I haven’t had as much chance to use you lately. I’ve been reading by the televised glow of NCAA March Madness at night instead (Go Buckeyes!). Perhaps you’ve enjoyed the break, curled up into your little coil on the nightstand next to my box of brightly colored fingernail polishes and the crumbs of my preztels. No? Well, let me update you on what you’ve missed. I’ve begun reading a new book-The Forgotten Garden by Kate Morton. I’m not sure what to make of it yet. It is the story of two main characters: Nell and Cassandra. Nell is Cassandra’s grandmother, but the story shifts and twists to reveal both characters at different ages. When we first meet Nell, she is 4 and alone on a boat to Australia. The family at the dock adopts her and her father reveals that secret to her on her 18th birthday. Nell’s sense of identify and self unravels in the face of that revelation. Nell travels back to the place of her origin to find her roots and, I’m guessing here, to restore her identity. Cassandra’s mother abandoned her with Nell when Cassandra was 8. Cassandra’s story is of finding out about her grandmother’s search for identity after her death.

That’s all I know so far. I am enjoying the issues about family and identity that this story is posing, but I’m just not absolutely hooked yet. Morton’s writing is really beautiful though-last night I read a section about 8-year-old Cassandra exploring her grandmother’s basement on a sweltering summer day and it was rivieting in how true it rang to my own memory of being a sweaty, bored 8-year-old girl. I was impressed enough by those few pages to keep reading further.

Also outside of your sphere of light, I recently picked up an audiobook of Ramona Quimby, Age 8 by Beverly Cleary, as read by Stockard Channing. My aunt recommended it for the girls and I picked it up so that Eve could listen to it at night before bed. Trouble is, I’m hesitant to relinquish it. I’ve been listening to it in the car and really enjoying the memories that Ramona evokes. I loved all the Ramona books and reliving them has been so enjoyable. I’ll be on to disc 2 in a day or so and then I can pass disc 1 along to Eve. I’m hoping she likes them too. I always loved that Ramona named her doll Chevrolet. That always stuck with me. She was the original Fancy Nancy in some ways…

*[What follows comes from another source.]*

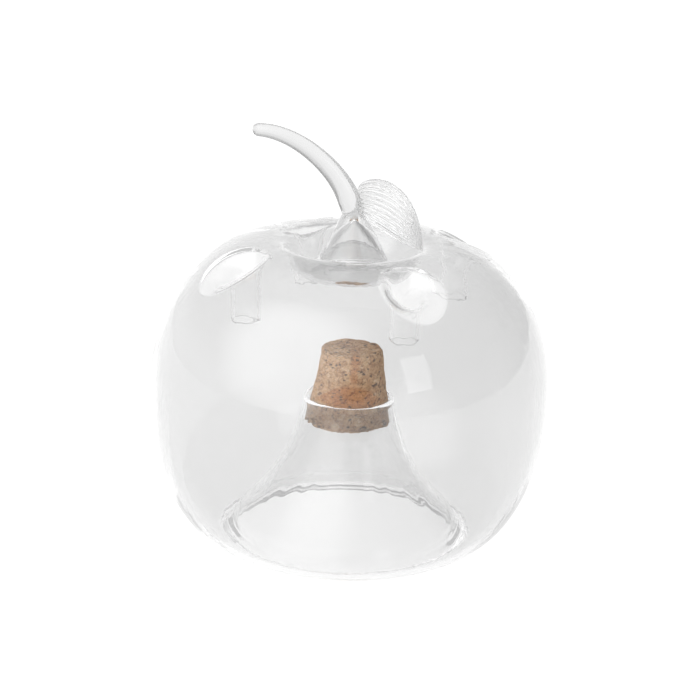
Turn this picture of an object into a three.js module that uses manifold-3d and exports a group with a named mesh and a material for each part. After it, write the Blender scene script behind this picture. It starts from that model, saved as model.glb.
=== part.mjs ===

I’ve got two terribly interesting looking books waiting for my time on your nightstand, Blue. Little Bee by Chris Cleaves and Uglies by Scott Westerfeld. The GoodReads synopsis of Little Bee says virtually nothing, so as to avoid spoiling it. How mysterious…I’ve waited a while for them and they are on the reserve list at the library so I won’t be able to renew them. I’ve got to get cracking on them soon. So I’m hoping to make some head way with Morton’s Garden this upcoming weekend. Don’t be jealous. Soon, Little Blue, you’ll be following along again…

Until then,

Amy

Dear Blue,

I’m sure you’ve noticed me sneaking upstairs occasionally in the daytime to read a bit more of this book and have perhaps felt a twing of jealousy that I get to read a bit in the daylight without you. But that should tell you that my frustration with The Colony of Unrequited Dreams by is ebbing some. The plot has thickened and Joe Smallwood has finally piqued my interest. He has become less of a caricature of a person with an absolute moral compass and more of a figure of shifting panels of nebulous morality that try to stay aligned with his original dreams. Perhaps it is because he isn’t young anymore and that complexity is part of the process of growing up. Physically, he reminds me a boy I once knew and so it is easy for me to imagine him while I read.

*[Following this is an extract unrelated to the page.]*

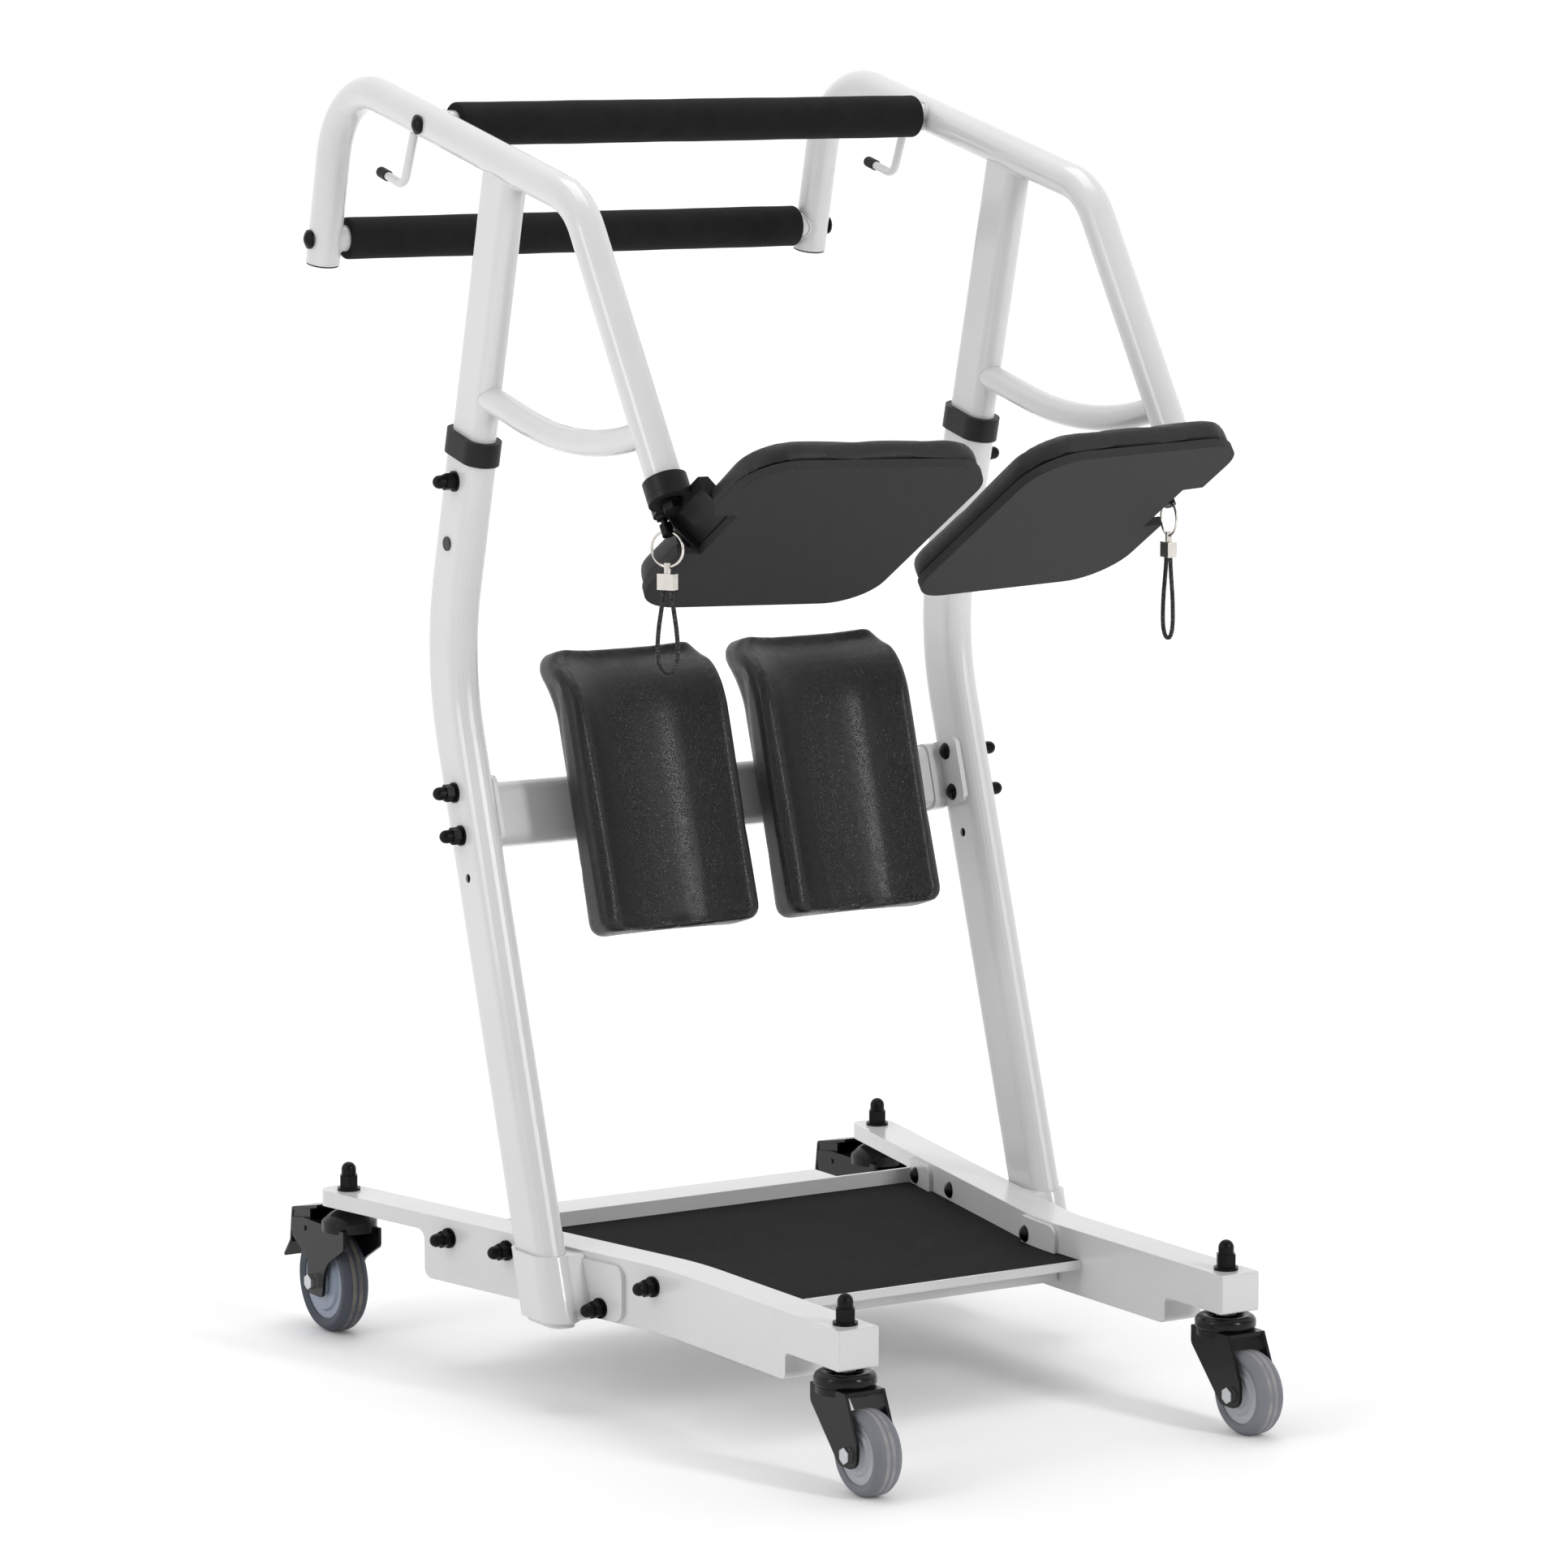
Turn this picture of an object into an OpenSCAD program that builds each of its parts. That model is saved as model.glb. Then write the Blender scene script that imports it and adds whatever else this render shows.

Fielding is a very satisfying contrast to Smallwood. She begins our story with somewhat shifty and nebulous morals and is now trying to clean up her life and figure out who she is and what she truly believes. She is fascinating and I find myself yearnng for the chapters about her. The dance of the two of them, Fielding and Smallwood, around each other, and around the increasingly powerful character of Newfoundland itself, is growing more interesting and believable. I have been putting in more time with this tome and hope to have it completed by next week’s blog. Stay tuned…

And Blue, you’ve also accompanied me to the girls’ bedroom at night so I can read Little House on the Prairie by Laura Ingalls Wilder to them before bed. I read it so long ago and it surprised me how much of the story I have to explain to them: what a covered wagon is, why the Jack the bulldog walks under the wagon the whole way, why they had to take a raft across the Missouri, why Pa needs a gun. We stop often to talk about the story, but I think they are enjoying it so far.

We tried to read the 13 1/2 Lives of Captain Bluebear by Walter Moers last month, but it was just over their heads and too weird so we stopped. They enjoyed Pippi Longstocking by Astrid Lindgren (Ill. by the delightful Lauren Child) before Christmas. I’m hoping Little House will be a better fit. I really loved those books when I was young and am enjoying the reread with the girls now.